I note that you have changed the achievement levels of your Word Wheel puzzle in the print edition, expanding from three (average, good and excellent) to five (beginner, good, brilliant, superb and genius). I appreciate the promotion from excellence to genius that this implies, but tend to the opinion that you have overestimated my abilities, which I suspect to be no better than superb, and on some days merely brilliant. Also, I am surprised at the paltry target that you have set for beginners. If you can’t make more than one word from nine letters, you are not a beginner at Word Wheel, but at basic literacy.
Chris Walsh
Reading
• I’m delighted to discover that I have gone from being “average” to being “superb” in the course of just four days (Word Wheel, Friday to Monday), without any effort on my part.
Ruth Cartlidge
Okehampton, Devon
• Oh no!
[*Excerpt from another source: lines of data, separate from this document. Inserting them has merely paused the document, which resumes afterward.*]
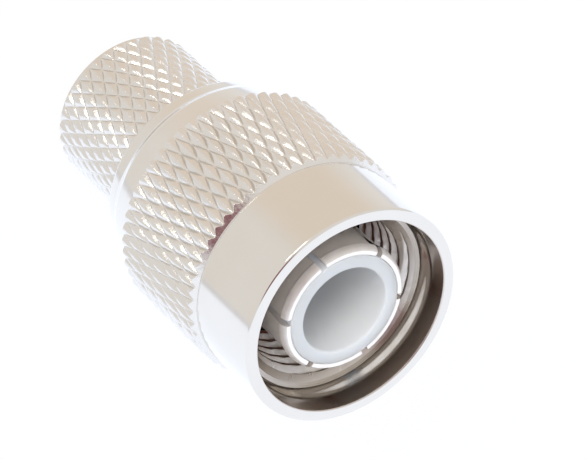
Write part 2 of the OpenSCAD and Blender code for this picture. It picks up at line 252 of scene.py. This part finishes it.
def fingers(name, outer, inner, around=28):
    """Spring fingers: a closed wall between two slots, for each slot.

    outer and inner are chains of (r, z) of equal length, from the slot's floor to the
    tip. At radius r a finger reaches to pi / SLOTS - asin(w / 2r) each way from its
    middle, so both sides of a slot are flat and parallel.
    """
    n = len(outer)
    loop = np.concatenate([outer, inner[::-1]])
    s = np.linspace(-1, 1, around + 1)[:, None]
    reach = np.pi / SLOTS - np.arcsin(SLOT_W / 2 / loop[:, 0])[None, :]
    points, faces = [], []
    i, j = np.meshgrid(np.arange(around), np.arange(2 * n), indexing="ij")
    at = lambda a, b: a * 2 * n + b % (2 * n)
    skin = np.stack([at(i, j), at(i, j + 1), at(i + 1, j + 1), at(i + 1, j)], -1).reshape(-1, 4)
    k = np.arange(n - 1)
    near = np.stack([k, 2 * n - 1 - k, 2 * n - 2 - k, k + 1], -1)
    far = near[:, ::-1] + around * 2 * n
    for f in range(SLOTS):
        t = (2 * f + 1) * np.pi / SLOTS + s * reach
        points.append(polar(loop[:, 0], t, loop[:, 1]).reshape(-1, 3))
        faces.append(np.concatenate([skin, near, far]) + f * (around + 1) * 2 * n)
    return store(name, np.concatenate(points), [np.concatenate(faces)], SHARP_CUT)


# ---------------------------------------------------------------- materials
# A mix node's inputs, and its colour output, by number, because their names repeat
FACTOR, NUMBER_A, NUMBER_B, COLOUR_A, COLOUR_B, MIXED_COLOUR = 0, 2, 3, 6, 7, 2
# Noise scales, in features per metre
TINT_SCALE, GLOSS_SCALE, WAVE_SCALE, DENT_SCALE = 260, 2600, 900, 5200
PLASTIC_TINT_SCALE, RUBBER_TINT_SCALE = 700, 1500
# Features per metre along x, y and z, for rings round the axis
METAL_RINGS, PLASTIC_RINGS = (60, 60, 9000), (150, 150, 16000)
# Heights of bumps, in metres
WAVE_HEIGHT, PLASTIC_RING_HEIGHT, RUBBER_HEIGHT = 3.5e-6, 3e-6, 1e-5
# A region's edge fades over this much each way, across the axis and along it
EDGE_ACROSS, EDGE_ALONG = 0.02, 0.08
# Inside this radius and above this height the nut's wall is its mouth, painted darker as shade,
# and inside this radius the insulator's is its socket, painted greyer as shade
MOUTH_SHADE_R, MOUTH_SHADE_Z = 6.40, 23.80
SOCKET_SHADE_R = SOCKET_R + 0.06
# Roughness goes from one to the other of these times the plating's own
GLOSS_LOW, GLOSS_HIGH = 0.75, 1.3


def add(tree, kind, inputs=None, **settings):
    """A new node. Each input is a socket to link, an RGB colour or a plain value."""
    node = tree.nodes.new(kind)
    for key, value in settings.items():
        setattr(node, key, value)
    for key, value in (inputs or {}).items():
        place = node.inputs[key]
        if isinstance(value, bpy.types.NodeSocket):
            tree.links.new(value, place)
        else:
            place.default_value = (*value, 1) if place.type == "RGBA" else value
    return node


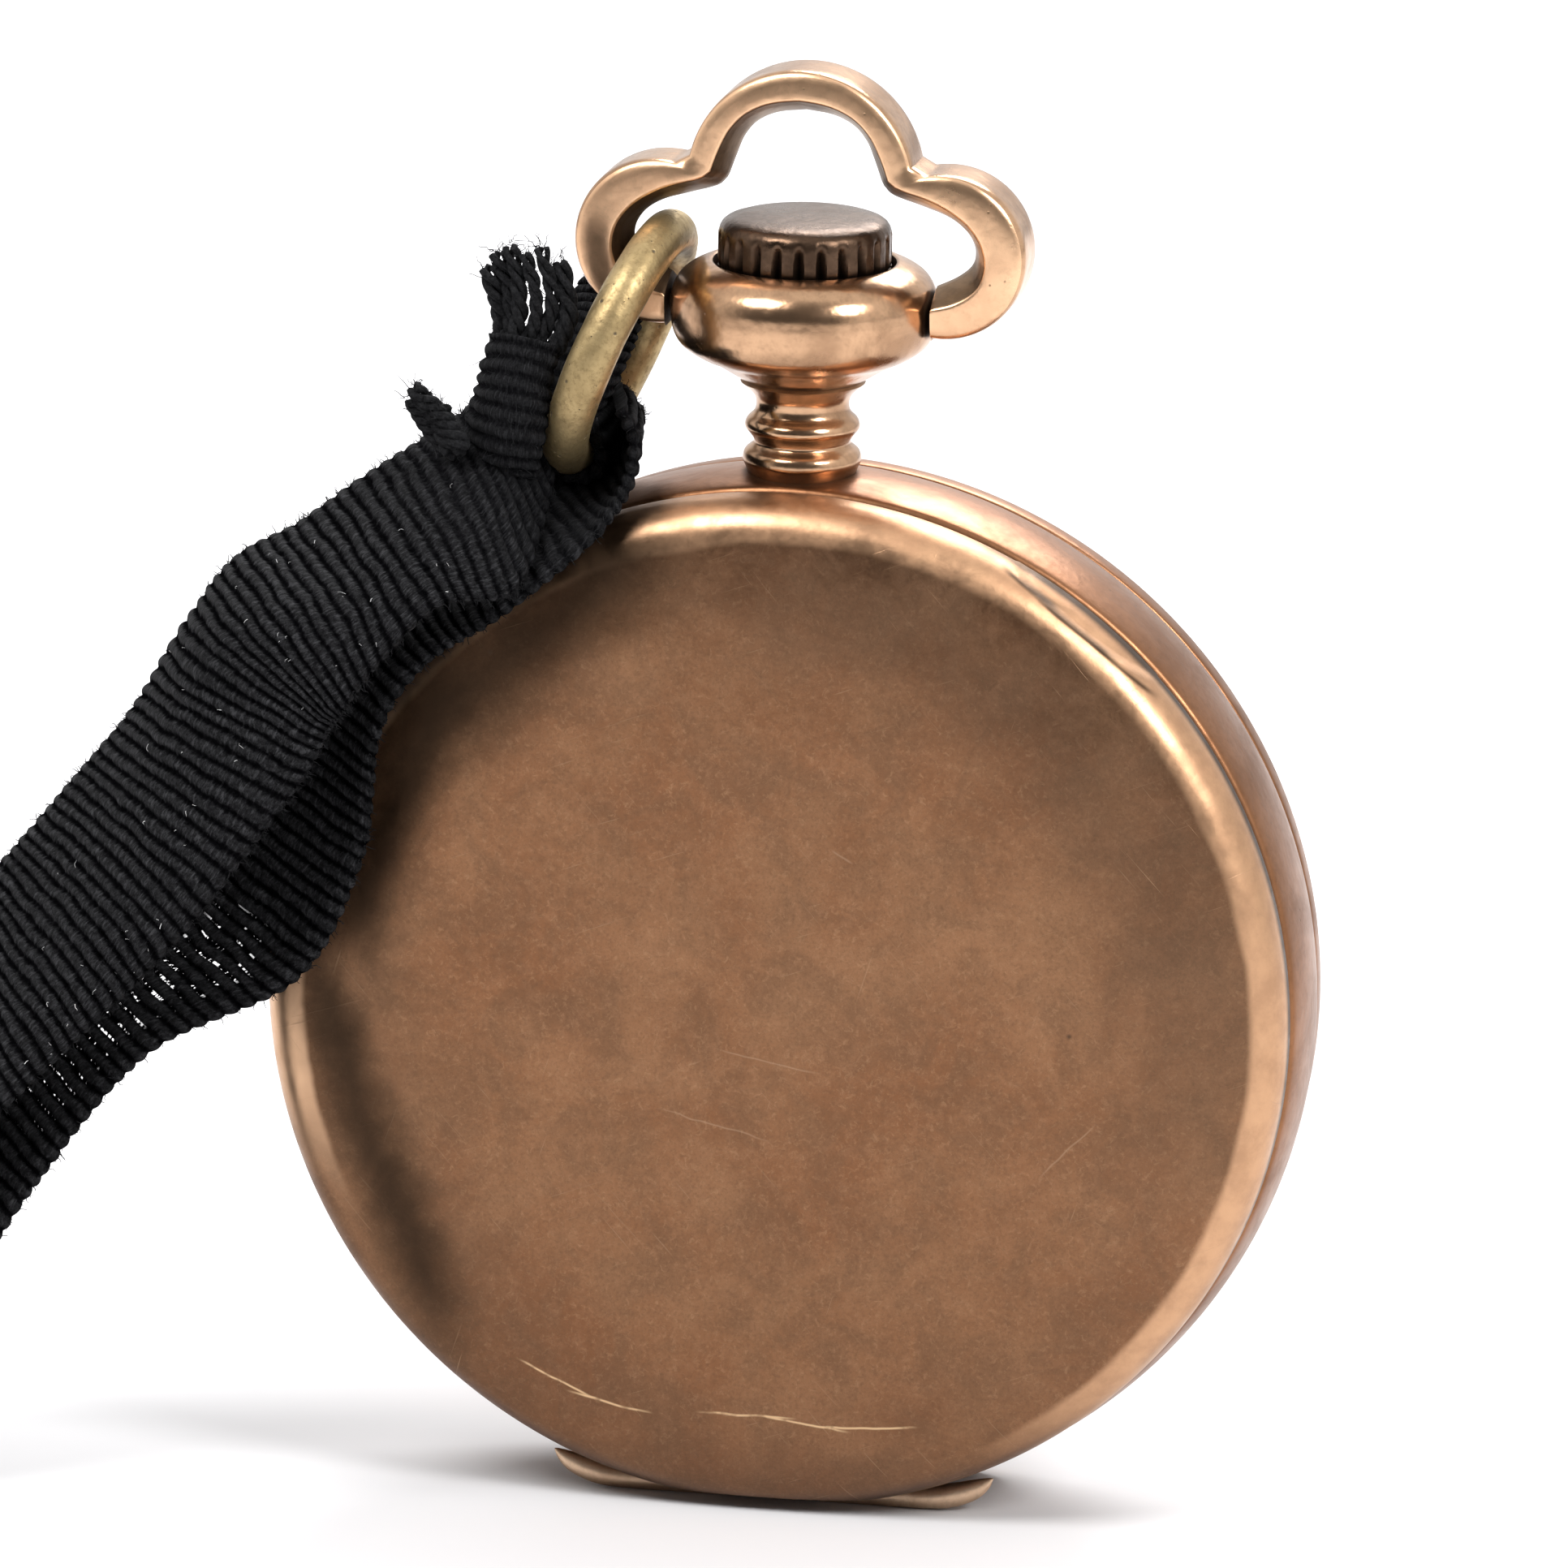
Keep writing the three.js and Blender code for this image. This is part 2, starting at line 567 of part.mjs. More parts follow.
place('regulator', (() => {
  const ring = slab(circle(1.3, 16), [-2.05, -1.9], [circle(0.75, 12).reverse()]);
  const pointer = slab([[1.1, -0.25], [4.6, -0.06], [4.6, 0.06], [1.1, 0.25]], [-2.05, -1.9]);
  return join(ring, pointer).rotateY(toRadians(20));
})(), 'steel', AXIS.balance);

// ---------------------------------------------------------------- motion work and hands

place('cannon_pinion', (() => {
  const leaves = slab(toothed(0.62, 0.48, 10), [1.38, 1.56]);
  return cut(join(leaves, disc(0.36, [1.38, 2.72], 10)), disc(0.24, [1, 3], 8));
})(), 'steel');
place('hour_wheel', (() => {
  const wheel = slab(toothed(2.0, 1.84, 32), [1.6, 1.74]);
  return cut(join(wheel, disc(0.7, [1.6, 2.52], 12)), disc(0.44, [1, 3], 10));
})(), 'gilt');
place('minute_wheel', (() => {
  const wheel = slab(toothed(1.86, 1.7, 30), [1.38, 1.5]);
  const pinion = slab(toothed(0.46, 0.34, 8), [1.48, 1.76]);
  return join(wheel, pinion, disc(0.13, [0.9, 1.4], 6));
})(), 'gilt', AXIS.minute);

// A hand drawn along +X: a ring on its pipe, a leaf-shaped blade and a tail.
function hand({ level, hole, boss, tail, reach, width }) {
  const blade = slab([
    [-tail, -width * 0.3], [0, -width * 0.5], [reach * 0.45, -width], [reach, -0.04],
    [reach, 0.04], [reach * 0.45, width], [0, width * 0.5], [-tail, width * 0.3],
  ], level);
  return cut(join(blade, disc(boss, level, 12)), disc(hole, [level[0] - 1, level[1] + 1], 12));
}

// Seen from the dial side, twelve o'clock points towards +X and three o'clock towards the pendant.
const dialAngle = (hours) => hours * 30;
place('hour_hand', hand({
  level: [2.42, 2.5], hole: 0.74, boss: 1.2, tail: 1.6, reach: 7.4, width: 0.55,
}).rotateY(-toRadians(dialAngle(10.16))), 'blued_steel');
place('minute_hand', hand({
  level: [2.62, 2.7], hole: 0.4, boss: 0.9, tail: 2.0, reach: 11.6, width: 0.42,
}).rotateY(-toRadians(dialAngle(1.9))), 'blued_steel');
place('seconds_hand', hand({
  level: [2.26, 2.31], hole: 0.13, boss: 0.35, tail: 0.9, reach: 2.3, width: 0.1,
}).rotateY(-toRadians(dialAngle(7))), 'blued_steel', AXIS.fourth);

// ---------------------------------------------------------------- case springs

for (const [name, from, to] of [['lift_spring', 100, 168], ['lock_spring', 14, 80]]) {
  place(name, slab(sector(14.95, 15.25, from, to, 8), [-2.1, -1.2]), 'steel');
}

// ---------------------------------------------------------------- pendant and crown

function pendant() {
  const outline = [
    [PENDANT.boreR, PENDANT.baseZ], [1.8, PENDANT.baseZ], [1.92, 18.0], [1.62, 18.4], [1.88, 18.9],
    [1.54, 19.6], [2.05, 20.4], [3.6, 21.4], [4.33, 22.1], [4.41, 22.95], [4.3, 23.6], [3.3, 24.5],
    [PENDANT.cupR, 24.5],
    [PENDANT.cupR, PENDANT.cupZ], [PENDANT.boreR, PENDANT.cupZ],
  ];
  const bowl = revolveUpright(outline, 18);
  const pivot = rodX(0.4, -6, 6, 0, PENDANT.pivotZ, 8);
  return cut(bowl, pivot);
}

function crown() {
  const { r, fluteDepth, flutes, baseZ, sideTopZ, topZ } = CROWN;
  const grip = slab(toothed(r, r - fluteDepth, flutes), [-sideTopZ, -baseZ]).rotateX(-Math.PI / 2);
  const top = sideTopZ - 0.01;
  const dome = revolveUpright([[0, top], [r - fluteDepth, top], [2.3, top + 0.3], [1.3, top + 0.46], [0, topZ]], 24);
  return cut(join(grip, dome), rodZ(0.45, baseZ - 1, STEM.highZ + 0.05, 8));
}

place('pendant', pendant(), 'rose_gold');
place('crown', crown(), 'worn_brass');

// ---------------------------------------------------------------- bow

// Half outline of the trefoil bow: three lobes outside, a softer cusp inside.
function bowOutline() {
  const topLobe = arcPoints(3.83, 90, 12, 6, [0, 27.22]);
  const sideLobe = arcPoints(2.77, 102, -97, 9, [4.8, 25.05]);
  const inner = [
    [BOW.endX, 23.88], [5.4, 24.4], [5.72, 24.9], [5.68, 25.5], [5.2, 26.05], [4.3, 26.45], [3.3, 26.66],
    [2.75, 26.98], [2.42, 27.55], [2.2, 28.3], [1.7, 29.05], [0.95, 29.45], [0, BOW.innerTopZ],
  ];
  const half = [...topLobe, ...sideLobe, [BOW.endX, 22.2], ...inner];
  const otherHalf = half.slice(1, -1).reverse().map(([x, z]) => [-x, z]);
  return [...half, ...otherHalf];
}

// The two round studs on the ends of the bow are what it turns on, in the sides of the pendant.
place('bow', join(
  slab(bowOutline(), [-BOW.halfDepth, BOW.halfDepth], [], BOW.bevel),
  rodX(0.33, 3.4, 4.9, 0, PENDANT.pivotZ, 8),
  rodX(0.33, -4.9, -3.4, 0, PENDANT.pivotZ, 8),
), 'rose_gold');

// ---------------------------------------------------------------- jump ring and ribbon

const jumpRing = place('jump_ring', new THREE.TorusGeometry(RING.midR, RING.wireR, 8, 20), 'olive_brass');
jumpRing.position.set(...RING.at);
jumpRing.quaternion.setFromUnitVectors(new THREE.Vector3(0, 0, 1), new THREE.Vector3(...RING.axis).normalize());

// The ribbon is one strip doubled into a loop: out along the front layer, round the far fold on the
// floor, and back along the rear layer. Each stop is its upper edge, its lengthwise crease and its
// lower edge.
const RIBBON_STOPS = [
  [[-11.6, -3.1, 18.7], [-9.3, -6.1, 17.1], [-7.9, -6.7, 14.0]],
  [[-14.3, -3.2, 16.8], [-11.8, -7.2, 15.5], [-10.4, -8.2, 14.1]],
  [[-16.4, -3.0, 15.2], [-13.5, -7.8, 14.2], [-12.1, -9.0, 12.4]],
  [[-18.6, -2.8, 13.8], [-15.9, -8.0, 13.3], [-13.3, -9.4, 10.7]],
  [[-21.7, -2.6, 8.9], [-18.8, -7.8, 9.1], [-15.0, -9.4, 7.8]],
  [[-24.8, -3.0, 4.9], [-20.9, -8.6, 4.2], [-18.9, -9.8, 2.5]],
  [[-28.3, -3.4, 0.6], [-24.7, -9.0, -0.8], [-23.3, -10.2, -2.1]],
  [[-33.6, -3.2, -5.6], [-31.6, -8.2, -6.4], [-29.6, -11.2, -8.2]],
  [[-39.6, -2.8, -11.0], [-38.2, -7.6, -11.2], [-36.6, -12.0, -12.8]],
  [[-46.6, -2.8, -14.4], [-46.0, -7.8, -14.3], [-45.2, -12.6, -15.0]],
  [[-53.6, -3.0, -15.7], [-53.2, -8.0, -15.6], [-52.8, -13.0, -15.7]],
  [[-58.0, -3.2, -15.9], [-57.8, -8.2, -15.9], [-57.6, -13.2, -15.9]],
  [[-58.6, -3.2, -16.45], [-58.4, -8.2, -16.45], [-58.2, -13.2, -16.45]],
  [[-58.0, -3.2, -17.0], [-57.8, -8.2, -17.0], [-57.6, -13.2, -17.0]],
  [[-53.6, -3.0, -17.0], [-53.2, -8.0, -17.0], [-52.8, -13.0, -17.0]],
  [[-46.0, -2.8, -16.9], [-45.6, -7.8, -16.9], [-44.8, -12.6, -16.9]],
  [[-38.8, -2.4, -15.2], [-37.6, -7.2, -15.8], [-35.4, -11.2, -16.7]],
  [[-33.4, -2.0, -9.4], [-31.4, -6.6, -11.2], [-28.6, -10.2, -13.4]],
  [[-29.2, -2.0, -2.9], [-26.8, -5.6, -4.6], [-23.8, -9.0, -6.3]],
  [[-25.9, -1.6, 0.8], [-23.2, -4.9, -0.4], [-20.2, -7.8, -1.8]],
  [[-22.7, -1.2, 4.3], [-19.2, -4.4, 2.7], [-15.3, -7.2, 0.9]],
  [[-20.3, -1.0, 7.8], [-17.0, -4.2, 6.6], [-13.2, -7.0, 5.2]],
  [[-17.3, -1.0, 11.3], [-15.1, -4.1, 10.4], [-12.7, -6.8, 9.3]],
  [[-14.7, -1.2, 13.4], [-13.3, -4.0, 12.5], [-11.5, -6.3, 11.4]],
  [[-11.5, -1.1, 15.9], [-10.2, -3.7, 14.4], [-8.8, -5.7, 12.8]],
];

function ribbon() {
  const samples = (RIBBON_STOPS.length - 1) * RIBBON.stepsPerStop;
  const lines = [0, 1, 2].map((i) => new THREE.CatmullRomCurve3(
    RIBBON_STOPS.map((stop) => new THREE.Vector3(...stop[i])),
  ).getPoints(samples));
  const rings = Array.from({ length: samples + 1 }, (_, i) => {
    const ahead = lines[1][Math.min(i + 1, samples)];
    const behind = lines[1][Math.max(i - 1, 0)];
    const across = lines[2][i].clone().sub(lines[0][i]);
    const outward = ahead.clone().sub(behind).cross(across).setLength(RIBBON.thickness / 2);
    const face = (sign) => lines.map((line) => line[i].clone().addScaledVector(outward, sign).toArray());
    return [...face(-1), ...face(1).reverse()];
  });
  return loft(rings);
}

place('ribbon', ribbon(), 'grosgrain');

export default watch;
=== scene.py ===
"""Lady's hunter-case fob watch on its black grosgrain ribbon.

Lengths are written in millimetres from the centre of the case, with +Z up through the pendant and
-Y out of the back cover; `at` turns them into metres in the row frame.
"""

import json
import math
import random

import bpy
from mathutils import Matrix, Vector, noise


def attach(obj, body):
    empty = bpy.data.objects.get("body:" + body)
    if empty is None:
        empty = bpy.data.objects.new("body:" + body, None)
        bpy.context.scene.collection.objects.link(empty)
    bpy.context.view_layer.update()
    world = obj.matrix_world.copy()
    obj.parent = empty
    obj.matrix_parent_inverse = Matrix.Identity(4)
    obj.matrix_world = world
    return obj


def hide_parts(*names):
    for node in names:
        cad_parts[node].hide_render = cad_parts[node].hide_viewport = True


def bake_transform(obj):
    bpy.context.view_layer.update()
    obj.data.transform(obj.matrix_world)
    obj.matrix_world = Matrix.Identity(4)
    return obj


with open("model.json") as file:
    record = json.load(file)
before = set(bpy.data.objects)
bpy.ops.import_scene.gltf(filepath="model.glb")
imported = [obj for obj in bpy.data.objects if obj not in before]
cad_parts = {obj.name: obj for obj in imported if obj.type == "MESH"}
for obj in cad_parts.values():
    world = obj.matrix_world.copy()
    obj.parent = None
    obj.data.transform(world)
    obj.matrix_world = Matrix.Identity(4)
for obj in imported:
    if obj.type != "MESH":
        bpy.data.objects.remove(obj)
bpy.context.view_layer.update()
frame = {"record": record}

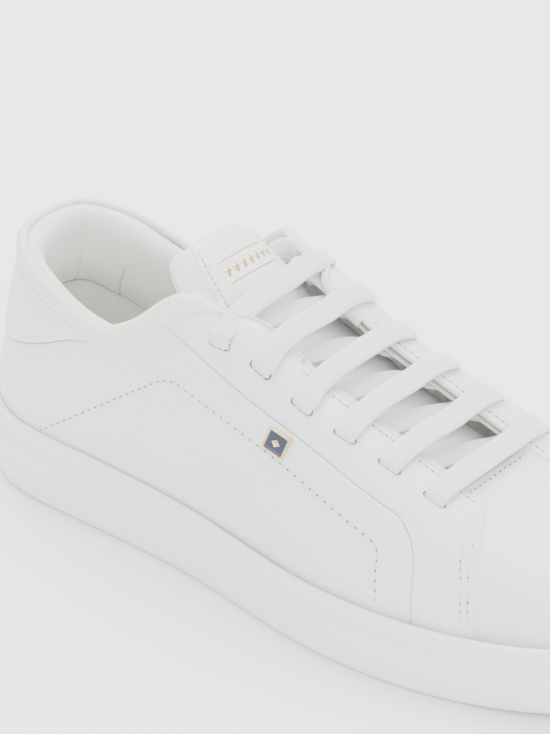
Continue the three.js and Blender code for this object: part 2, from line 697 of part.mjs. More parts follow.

Bill McGinley’s “Fruit flies like a kiwi” letter (2 June) has thrown me straight back to my confused childhood. It took me years to make sense of my father and big sister’s delighted repartee. Him, late as always: “Time flies!” Her: “You can’t, they fly too fast.”
Hilary Chivall
Lancaster
• In your report (Unconventional dating app Feeld reports surge in ‘vanilla tourists’, 1 June), Feeld’s chief executive, Anna Kirov, refers to “toxic misogyny”. As opposed to what other sort of misogyny, I wonder?
Jane Bradbury
Birmingham
• I thought Simon Elmes’ criticism of “unwanted Americanisms” was just awesome (Letters, 29 May).